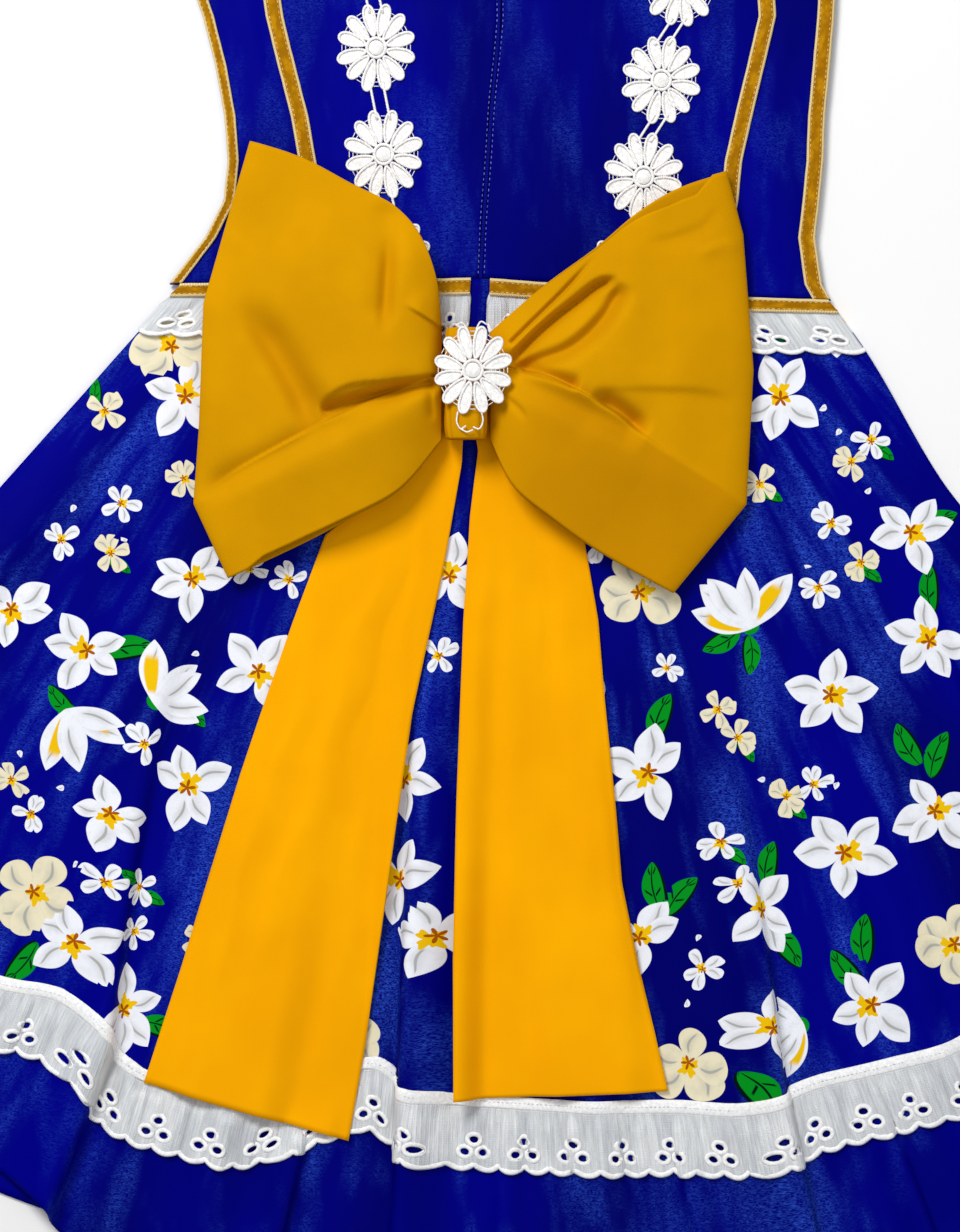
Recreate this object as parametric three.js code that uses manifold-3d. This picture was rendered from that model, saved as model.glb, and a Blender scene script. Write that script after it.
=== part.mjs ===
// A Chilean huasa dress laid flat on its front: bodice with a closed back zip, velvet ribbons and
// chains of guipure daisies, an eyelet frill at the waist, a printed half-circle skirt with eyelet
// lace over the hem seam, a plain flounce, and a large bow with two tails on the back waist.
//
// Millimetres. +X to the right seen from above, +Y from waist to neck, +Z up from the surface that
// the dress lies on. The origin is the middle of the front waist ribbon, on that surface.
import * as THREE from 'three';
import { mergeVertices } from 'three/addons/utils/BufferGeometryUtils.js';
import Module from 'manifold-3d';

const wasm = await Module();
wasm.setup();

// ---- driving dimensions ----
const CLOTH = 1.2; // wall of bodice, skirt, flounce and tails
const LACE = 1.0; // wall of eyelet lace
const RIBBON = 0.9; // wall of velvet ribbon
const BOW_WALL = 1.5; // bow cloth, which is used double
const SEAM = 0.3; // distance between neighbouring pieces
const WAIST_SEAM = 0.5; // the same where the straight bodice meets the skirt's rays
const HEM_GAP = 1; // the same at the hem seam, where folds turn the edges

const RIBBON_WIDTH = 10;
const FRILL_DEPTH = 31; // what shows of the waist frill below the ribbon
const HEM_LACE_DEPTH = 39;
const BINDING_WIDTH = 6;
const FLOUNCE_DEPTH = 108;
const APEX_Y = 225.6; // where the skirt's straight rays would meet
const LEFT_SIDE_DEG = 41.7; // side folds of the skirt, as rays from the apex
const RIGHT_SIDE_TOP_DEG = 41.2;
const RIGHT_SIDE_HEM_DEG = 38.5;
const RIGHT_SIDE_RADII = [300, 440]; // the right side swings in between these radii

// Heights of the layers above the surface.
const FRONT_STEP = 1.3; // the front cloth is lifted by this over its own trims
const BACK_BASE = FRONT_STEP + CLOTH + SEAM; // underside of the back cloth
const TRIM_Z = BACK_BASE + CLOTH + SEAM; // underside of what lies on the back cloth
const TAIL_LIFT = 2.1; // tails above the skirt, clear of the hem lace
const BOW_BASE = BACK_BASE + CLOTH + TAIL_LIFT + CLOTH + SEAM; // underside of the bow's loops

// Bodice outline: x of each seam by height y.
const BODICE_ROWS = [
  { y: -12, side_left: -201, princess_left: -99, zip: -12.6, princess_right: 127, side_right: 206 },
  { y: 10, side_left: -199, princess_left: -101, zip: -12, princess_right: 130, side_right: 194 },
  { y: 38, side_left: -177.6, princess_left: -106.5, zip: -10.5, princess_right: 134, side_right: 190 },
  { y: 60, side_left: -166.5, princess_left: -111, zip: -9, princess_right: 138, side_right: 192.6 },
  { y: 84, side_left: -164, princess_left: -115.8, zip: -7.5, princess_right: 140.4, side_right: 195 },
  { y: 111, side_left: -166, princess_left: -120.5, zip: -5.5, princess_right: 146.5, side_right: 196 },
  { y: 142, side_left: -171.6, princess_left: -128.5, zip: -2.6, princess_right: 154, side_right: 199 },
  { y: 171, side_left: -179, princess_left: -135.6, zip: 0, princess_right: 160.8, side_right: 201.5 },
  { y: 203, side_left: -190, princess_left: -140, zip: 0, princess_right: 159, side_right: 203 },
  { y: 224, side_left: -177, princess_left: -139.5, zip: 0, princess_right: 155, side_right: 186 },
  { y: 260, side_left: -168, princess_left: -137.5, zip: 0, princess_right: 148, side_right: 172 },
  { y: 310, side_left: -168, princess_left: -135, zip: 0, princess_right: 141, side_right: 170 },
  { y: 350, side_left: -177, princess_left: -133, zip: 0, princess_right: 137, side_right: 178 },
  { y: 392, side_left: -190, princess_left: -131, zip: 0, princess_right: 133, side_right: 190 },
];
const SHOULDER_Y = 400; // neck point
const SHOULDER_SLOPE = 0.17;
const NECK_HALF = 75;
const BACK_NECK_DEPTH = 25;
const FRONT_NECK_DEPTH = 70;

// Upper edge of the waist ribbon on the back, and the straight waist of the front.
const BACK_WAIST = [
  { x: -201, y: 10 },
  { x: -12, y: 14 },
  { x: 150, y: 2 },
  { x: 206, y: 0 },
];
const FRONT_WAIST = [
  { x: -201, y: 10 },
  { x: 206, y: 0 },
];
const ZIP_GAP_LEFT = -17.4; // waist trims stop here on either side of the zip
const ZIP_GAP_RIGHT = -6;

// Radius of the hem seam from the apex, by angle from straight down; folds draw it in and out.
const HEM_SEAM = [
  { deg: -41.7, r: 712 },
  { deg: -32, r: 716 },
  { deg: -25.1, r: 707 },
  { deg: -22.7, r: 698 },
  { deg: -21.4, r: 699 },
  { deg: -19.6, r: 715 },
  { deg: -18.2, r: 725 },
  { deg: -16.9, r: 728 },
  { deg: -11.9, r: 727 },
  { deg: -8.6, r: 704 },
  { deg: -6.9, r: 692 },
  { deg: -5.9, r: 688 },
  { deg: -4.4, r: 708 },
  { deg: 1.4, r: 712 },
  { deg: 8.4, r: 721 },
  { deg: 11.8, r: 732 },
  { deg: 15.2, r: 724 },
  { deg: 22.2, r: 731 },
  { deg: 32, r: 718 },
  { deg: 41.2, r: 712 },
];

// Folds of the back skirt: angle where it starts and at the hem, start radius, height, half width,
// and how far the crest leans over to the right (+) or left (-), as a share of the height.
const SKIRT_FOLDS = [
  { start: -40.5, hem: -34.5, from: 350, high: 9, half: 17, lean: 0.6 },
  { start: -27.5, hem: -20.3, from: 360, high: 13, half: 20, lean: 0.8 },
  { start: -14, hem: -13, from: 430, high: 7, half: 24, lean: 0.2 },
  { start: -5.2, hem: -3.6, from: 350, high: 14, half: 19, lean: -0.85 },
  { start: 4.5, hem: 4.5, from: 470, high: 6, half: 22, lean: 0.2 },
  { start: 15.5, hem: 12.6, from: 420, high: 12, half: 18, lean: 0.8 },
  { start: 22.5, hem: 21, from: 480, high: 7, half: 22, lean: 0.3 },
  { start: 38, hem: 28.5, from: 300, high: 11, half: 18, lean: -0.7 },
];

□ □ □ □

# [AIM]
Word for word, write out all of the data above.

# [EXERCISE ANSWER]
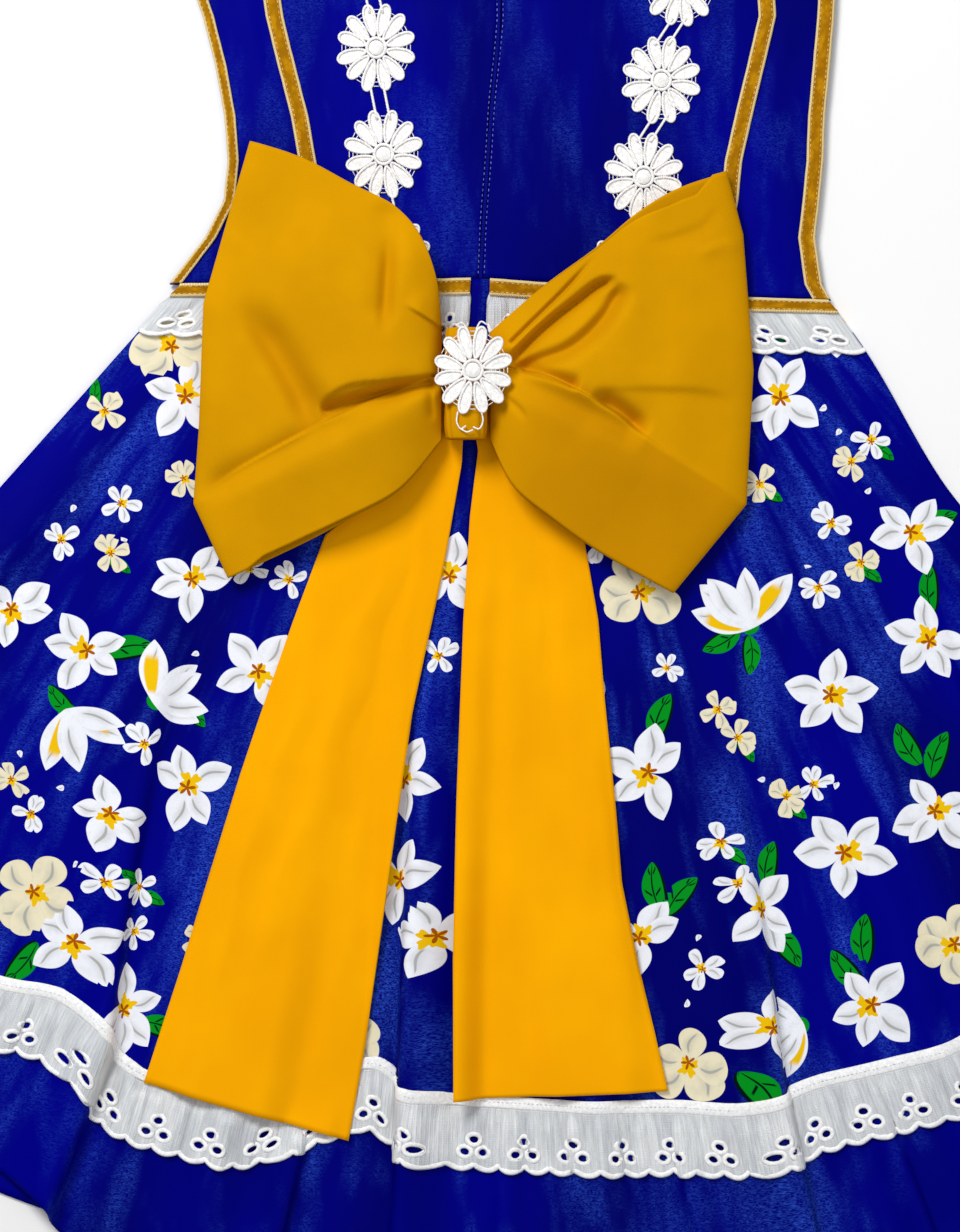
Recreate this object as parametric three.js code that uses manifold-3d. This picture was rendered from that model, saved as model.glb, and a Blender scene script. Write that script after it.
=== part.mjs ===
// A Chilean huasa dress laid flat on its front: bodice with a closed back zip, velvet ribbons and
// chains of guipure daisies, an eyelet frill at the waist, a printed half-circle skirt with eyelet
// lace over the hem seam, a plain flounce, and a large bow with two tails on the back waist.
//
// Millimetres. +X to the right seen from above, +Y from waist to neck, +Z up from the surface that
// the dress lies on. The origin is the middle of the front waist ribbon, on that surface.
import * as THREE from 'three';
import { mergeVertices } from 'three/addons/utils/BufferGeometryUtils.js';
import Module from 'manifold-3d';

const wasm = await Module();
wasm.setup();

// ---- driving dimensions ----
const CLOTH = 1.2; // wall of bodice, skirt, flounce and tails
const LACE = 1.0; // wall of eyelet lace
const RIBBON = 0.9; // wall of velvet ribbon
const BOW_WALL = 1.5; // bow cloth, which is used double
const SEAM = 0.3; // distance between neighbouring pieces
const WAIST_SEAM = 0.5; // the same where the straight bodice meets the skirt's rays
const HEM_GAP = 1; // the same at the hem seam, where folds turn the edges

const RIBBON_WIDTH = 10;
const FRILL_DEPTH = 31; // what shows of the waist frill below the ribbon
const HEM_LACE_DEPTH = 39;
const BINDING_WIDTH = 6;
const FLOUNCE_DEPTH = 108;
const APEX_Y = 225.6; // where the skirt's straight rays would meet
const LEFT_SIDE_DEG = 41.7; // side folds of the skirt, as rays from the apex
const RIGHT_SIDE_TOP_DEG = 41.2;
const RIGHT_SIDE_HEM_DEG = 38.5;
const RIGHT_SIDE_RADII = [300, 440]; // the right side swings in between these radii

// Heights of the layers above the surface.
const FRONT_STEP = 1.3; // the front cloth is lifted by this over its own trims
const BACK_BASE = FRONT_STEP + CLOTH + SEAM; // underside of the back cloth
const TRIM_Z = BACK_BASE + CLOTH + SEAM; // underside of what lies on the back cloth
const TAIL_LIFT = 2.1; // tails above the skirt, clear of the hem lace
const BOW_BASE = BACK_BASE + CLOTH + TAIL_LIFT + CLOTH + SEAM; // underside of the bow's loops

// Bodice outline: x of each seam by height y.
const BODICE_ROWS = [
  { y: -12, side_left: -201, princess_left: -99, zip: -12.6, princess_right: 127, side_right: 206 },
  { y: 10, side_left: -199, princess_left: -101, zip: -12, princess_right: 130, side_right: 194 },
  { y: 38, side_left: -177.6, princess_left: -106.5, zip: -10.5, princess_right: 134, side_right: 190 },
  { y: 60, side_left: -166.5, princess_left: -111, zip: -9, princess_right: 138, side_right: 192.6 },
  { y: 84, side_left: -164, princess_left: -115.8, zip: -7.5, princess_right: 140.4, side_right: 195 },
  { y: 111, side_left: -166, princess_left: -120.5, zip: -5.5, princess_right: 146.5, side_right: 196 },
  { y: 142, side_left: -171.6, princess_left: -128.5, zip: -2.6, princess_right: 154, side_right: 199 },
  { y: 171, side_left: -179, princess_left: -135.6, zip: 0, princess_right: 160.8, side_right: 201.5 },
  { y: 203, side_left: -190, princess_left: -140, zip: 0, princess_right: 159, side_right: 203 },
  { y: 224, side_left: -177, princess_left: -139.5, zip: 0, princess_right: 155, side_right: 186 },
  { y: 260, side_left: -168, princess_left: -137.5, zip: 0, princess_right: 148, side_right: 172 },
  { y: 310, side_left: -168, princess_left: -135, zip: 0, princess_right: 141, side_right: 170 },
  { y: 350, side_left: -177, princess_left: -133, zip: 0, princess_right: 137, side_right: 178 },
  { y: 392, side_left: -190, princess_left: -131, zip: 0, princess_right: 133, side_right: 190 },
];
const SHOULDER_Y = 400; // neck point
const SHOULDER_SLOPE = 0.17;
const NECK_HALF = 75;
const BACK_NECK_DEPTH = 25;
const FRONT_NECK_DEPTH = 70;

// Upper edge of the waist ribbon on the back, and the straight waist of the front.
const BACK_WAIST = [
  { x: -201, y: 10 },
  { x: -12, y: 14 },
  { x: 150, y: 2 },
  { x: 206, y: 0 },
];
const FRONT_WAIST = [
  { x: -201, y: 10 },
  { x: 206, y: 0 },
];
const ZIP_GAP_LEFT = -17.4; // waist trims stop here on either side of the zip
const ZIP_GAP_RIGHT = -6;

// Radius of the hem seam from the apex, by angle from straight down; folds draw it in and out.
const HEM_SEAM = [
  { deg: -41.7, r: 712 },
  { deg: -32, r: 716 },
  { deg: -25.1, r: 707 },
  { deg: -22.7, r: 698 },
  { deg: -21.4, r: 699 },
  { deg: -19.6, r: 715 },
  { deg: -18.2, r: 725 },
  { deg: -16.9, r: 728 },
  { deg: -11.9, r: 727 },
  { deg: -8.6, r: 704 },
  { deg: -6.9, r: 692 },
  { deg: -5.9, r: 688 },
  { deg: -4.4, r: 708 },
  { deg: 1.4, r: 712 },
  { deg: 8.4, r: 721 },
  { deg: 11.8, r: 732 },
  { deg: 15.2, r: 724 },
  { deg: 22.2, r: 731 },
  { deg: 32, r: 718 },
  { deg: 41.2, r: 712 },
];

// Folds of the back skirt: angle where it starts and at the hem, start radius, height, half width,
// and how far the crest leans over to the right (+) or left (-), as a share of the height.
const SKIRT_FOLDS = [
  { start: -40.5, hem: -34.5, from: 350, high: 9, half: 17, lean: 0.6 },
  { start: -27.5, hem: -20.3, from: 360, high: 13, half: 20, lean: 0.8 },
  { start: -14, hem: -13, from: 430, high: 7, half: 24, lean: 0.2 },
  { start: -5.2, hem: -3.6, from: 350, high: 14, half: 19, lean: -0.85 },
  { start: 4.5, hem: 4.5, from: 470, high: 6, half: 22, lean: 0.2 },
  { start: 15.5, hem: 12.6, from: 420, high: 12, half: 18, lean: 0.8 },
  { start: 22.5, hem: 21, from: 480, high: 7, half: 22, lean: 0.3 },
  { start: 38, hem: 28.5, from: 300, high: 11, half: 18, lean: -0.7 },
];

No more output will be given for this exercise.